Task data:
* * *
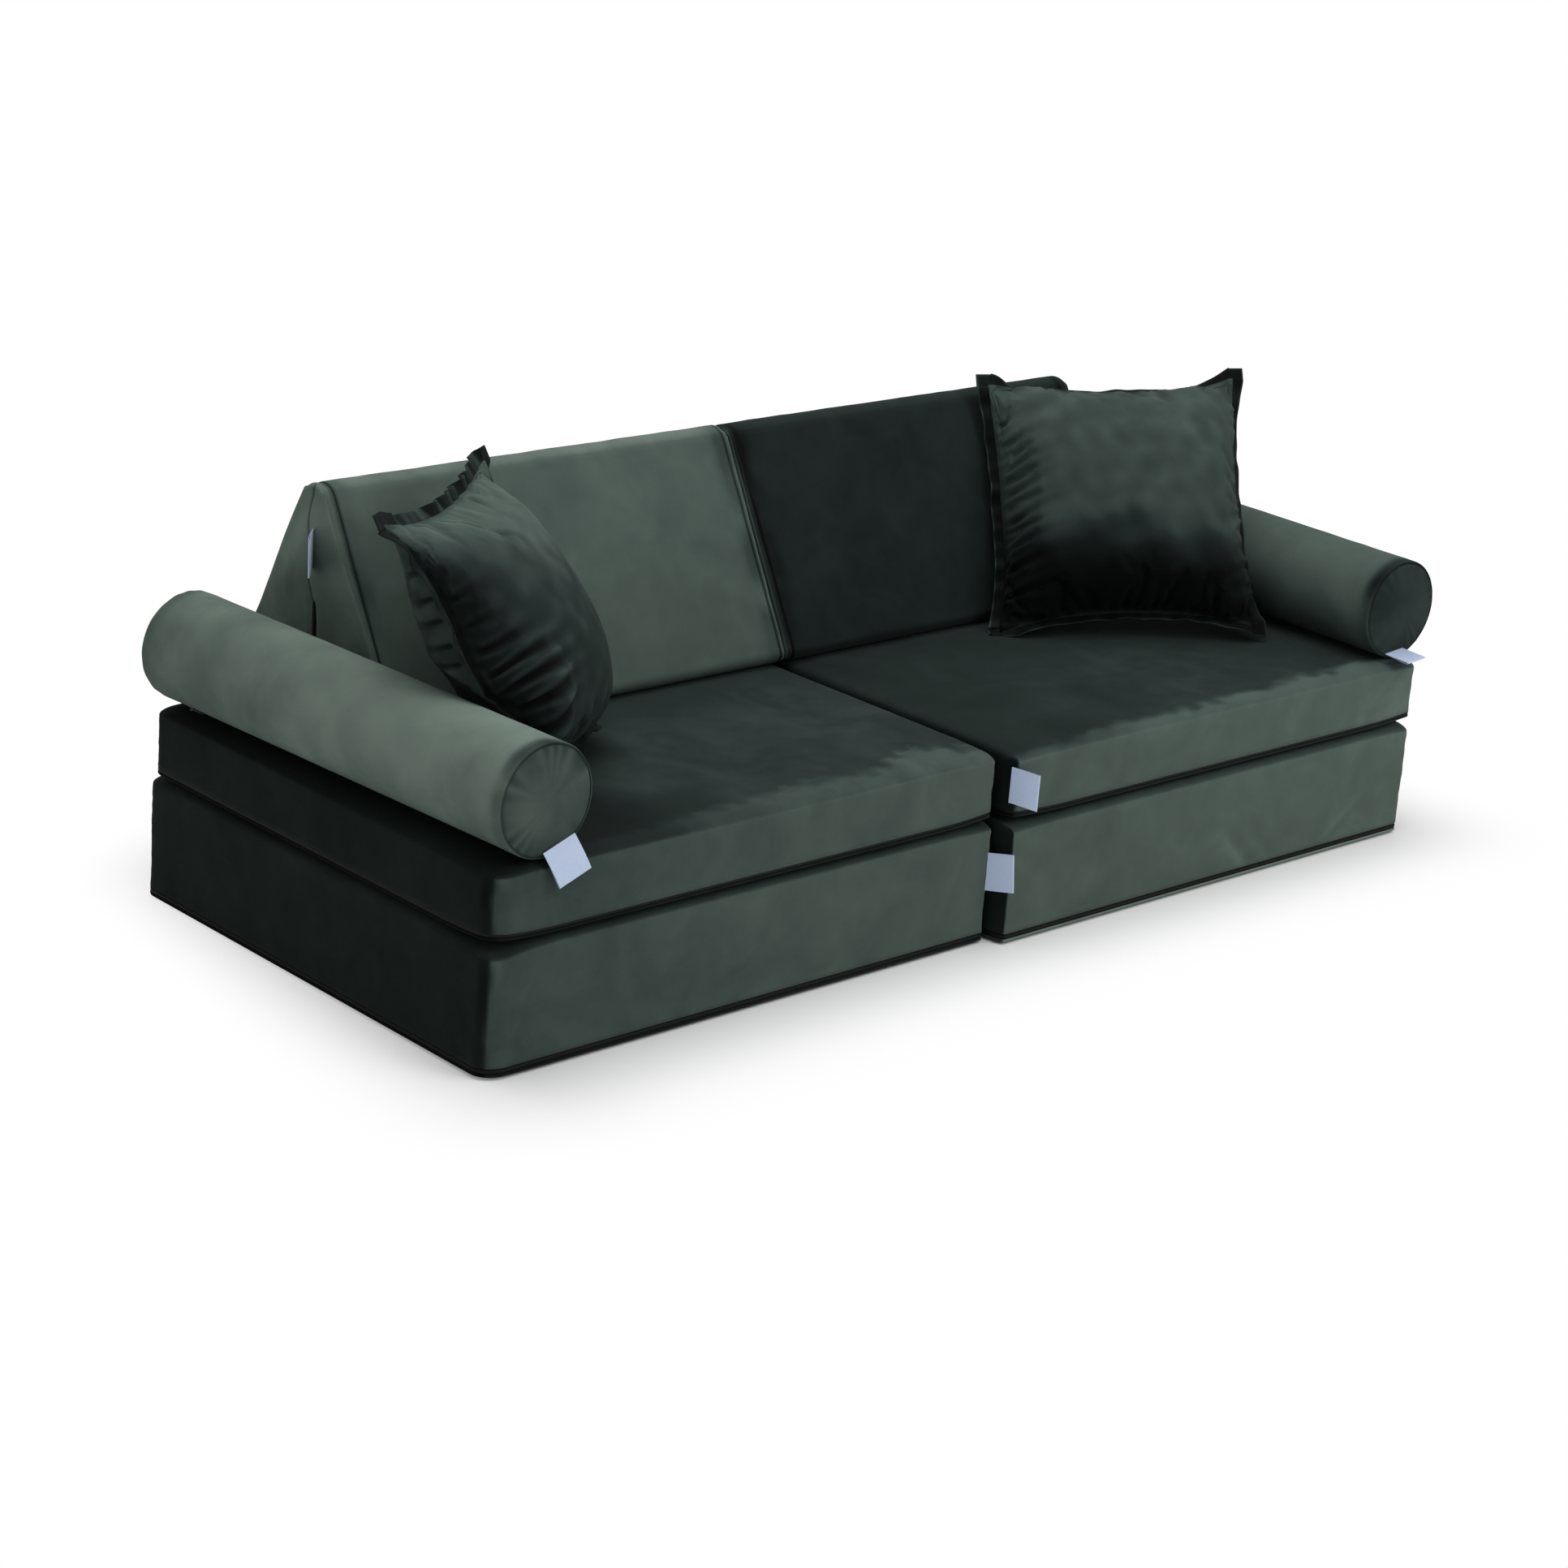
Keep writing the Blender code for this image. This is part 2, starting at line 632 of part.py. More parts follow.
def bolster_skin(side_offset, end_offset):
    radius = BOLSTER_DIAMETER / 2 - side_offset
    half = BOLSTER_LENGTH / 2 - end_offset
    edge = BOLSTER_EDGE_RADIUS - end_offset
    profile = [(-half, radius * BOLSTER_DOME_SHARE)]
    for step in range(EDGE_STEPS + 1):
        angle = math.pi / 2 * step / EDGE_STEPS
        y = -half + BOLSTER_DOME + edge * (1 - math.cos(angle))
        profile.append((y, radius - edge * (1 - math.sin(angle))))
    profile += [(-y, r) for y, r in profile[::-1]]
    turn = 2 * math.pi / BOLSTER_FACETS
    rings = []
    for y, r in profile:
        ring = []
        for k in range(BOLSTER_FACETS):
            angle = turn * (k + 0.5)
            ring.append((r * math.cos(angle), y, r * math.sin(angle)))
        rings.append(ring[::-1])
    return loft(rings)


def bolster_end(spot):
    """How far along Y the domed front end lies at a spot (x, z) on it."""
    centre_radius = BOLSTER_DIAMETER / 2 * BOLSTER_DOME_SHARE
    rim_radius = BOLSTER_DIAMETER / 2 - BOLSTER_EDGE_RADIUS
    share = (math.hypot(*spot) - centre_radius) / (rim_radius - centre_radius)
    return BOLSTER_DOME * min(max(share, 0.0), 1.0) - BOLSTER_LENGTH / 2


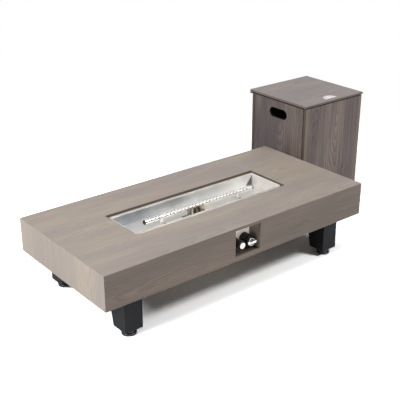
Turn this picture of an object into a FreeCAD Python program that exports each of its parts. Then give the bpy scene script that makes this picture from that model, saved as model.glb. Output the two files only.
* * *
What is required: Write out all the records above again, exactly as they stand.

Finished task:
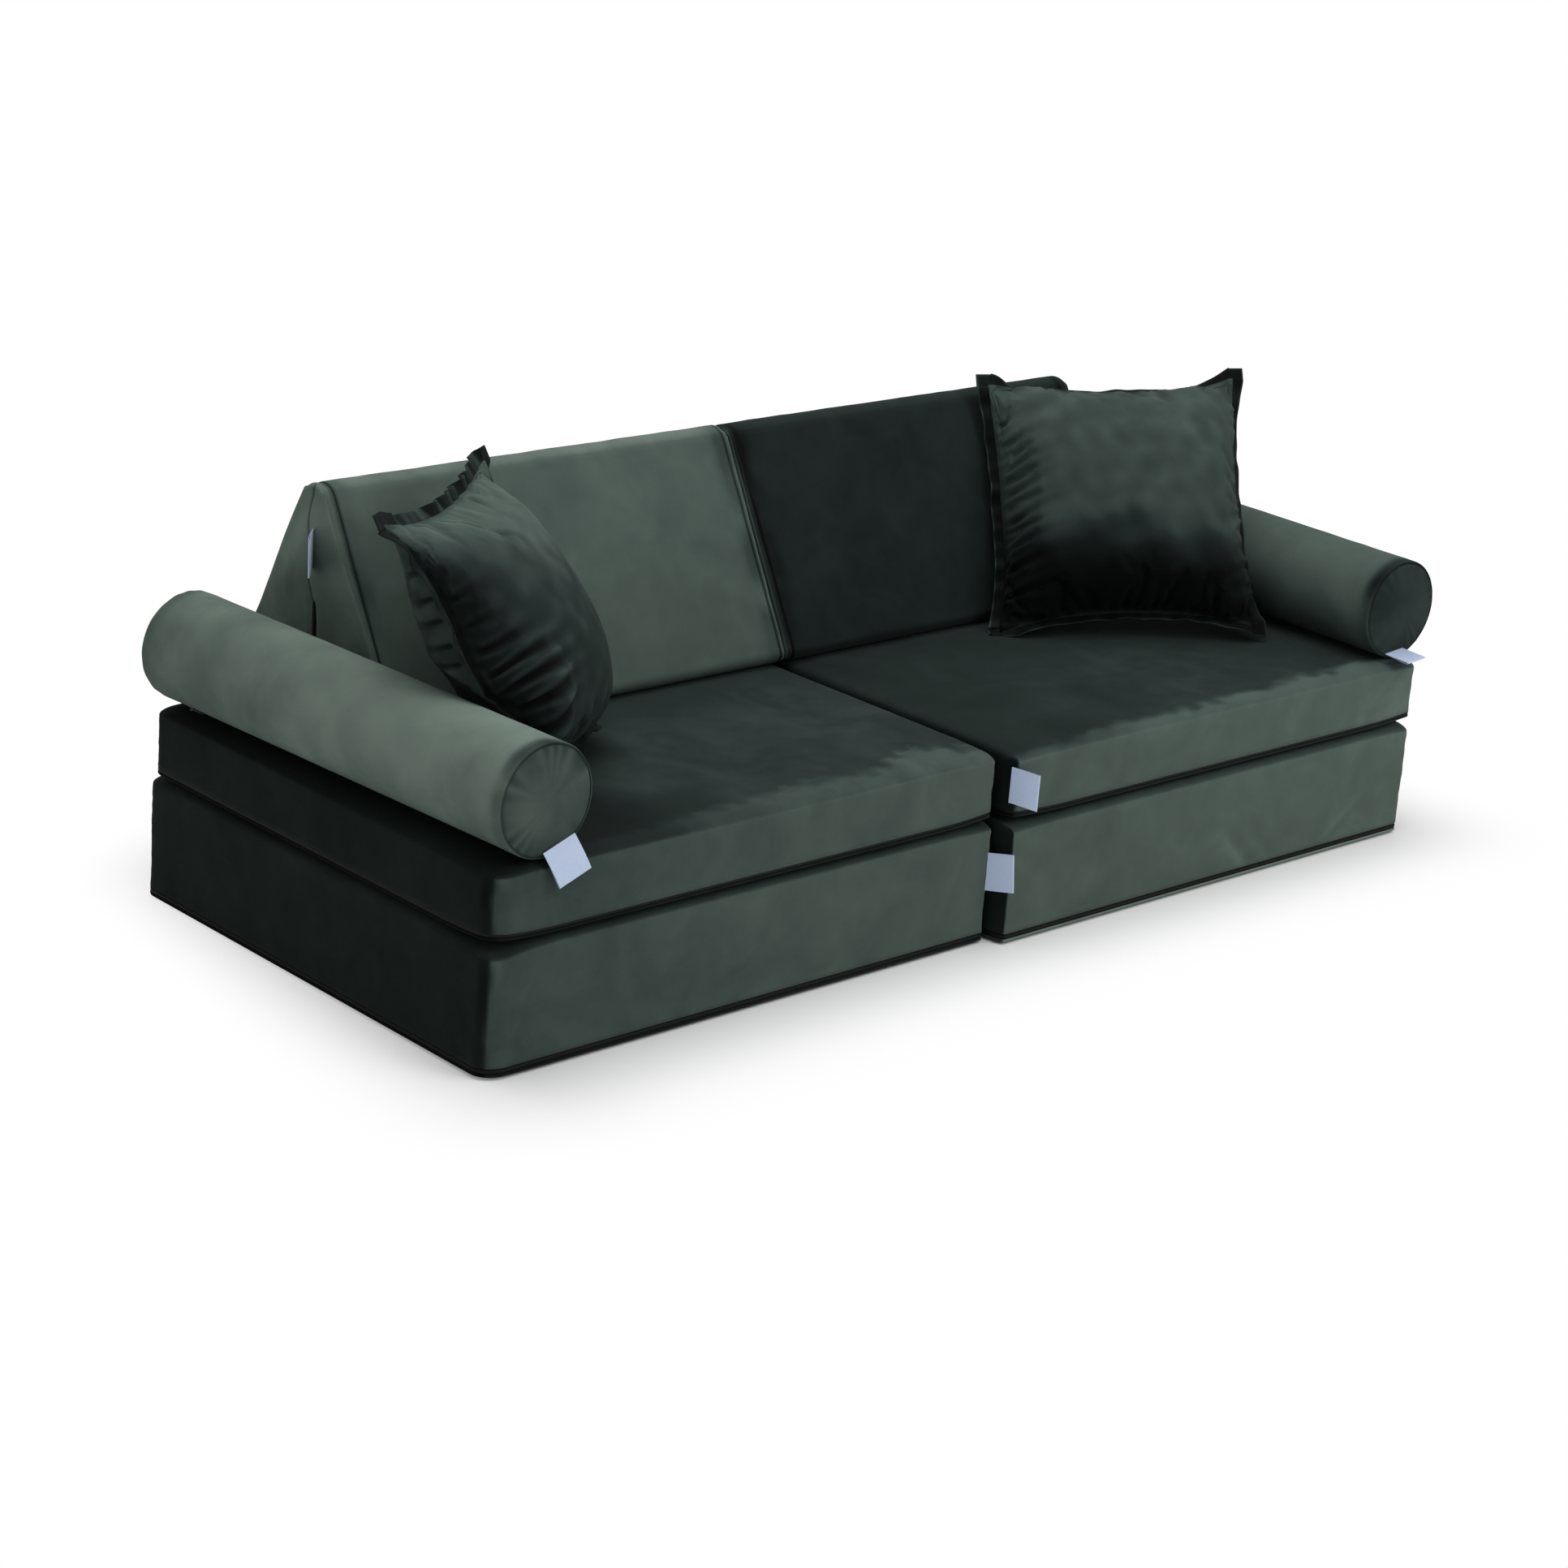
Keep writing the Blender code for this image. This is part 2, starting at line 632 of part.py. More parts follow.
def bolster_skin(side_offset, end_offset):
    radius = BOLSTER_DIAMETER / 2 - side_offset
    half = BOLSTER_LENGTH / 2 - end_offset
    edge = BOLSTER_EDGE_RADIUS - end_offset
    profile = [(-half, radius * BOLSTER_DOME_SHARE)]
    for step in range(EDGE_STEPS + 1):
        angle = math.pi / 2 * step / EDGE_STEPS
        y = -half + BOLSTER_DOME + edge * (1 - math.cos(angle))
        profile.append((y, radius - edge * (1 - math.sin(angle))))
    profile += [(-y, r) for y, r in profile[::-1]]
    turn = 2 * math.pi / BOLSTER_FACETS
    rings = []
    for y, r in profile:
        ring = []
        for k in range(BOLSTER_FACETS):
            angle = turn * (k + 0.5)
            ring.append((r * math.cos(angle), y, r * math.sin(angle)))
        rings.append(ring[::-1])
    return loft(rings)


def bolster_end(spot):
    """How far along Y the domed front end lies at a spot (x, z) on it."""
    centre_radius = BOLSTER_DIAMETER / 2 * BOLSTER_DOME_SHARE
    rim_radius = BOLSTER_DIAMETER / 2 - BOLSTER_EDGE_RADIUS
    share = (math.hypot(*spot) - centre_radius) / (rim_radius - centre_radius)
    return BOLSTER_DOME * min(max(share, 0.0), 1.0) - BOLSTER_LENGTH / 2


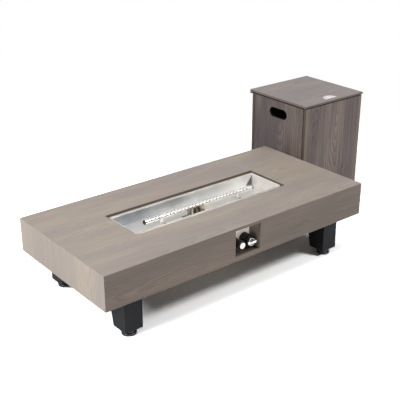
Turn this picture of an object into a FreeCAD Python program that exports each of its parts. Then give the bpy scene script that makes this picture from that model, saved as model.glb. Output the two files only.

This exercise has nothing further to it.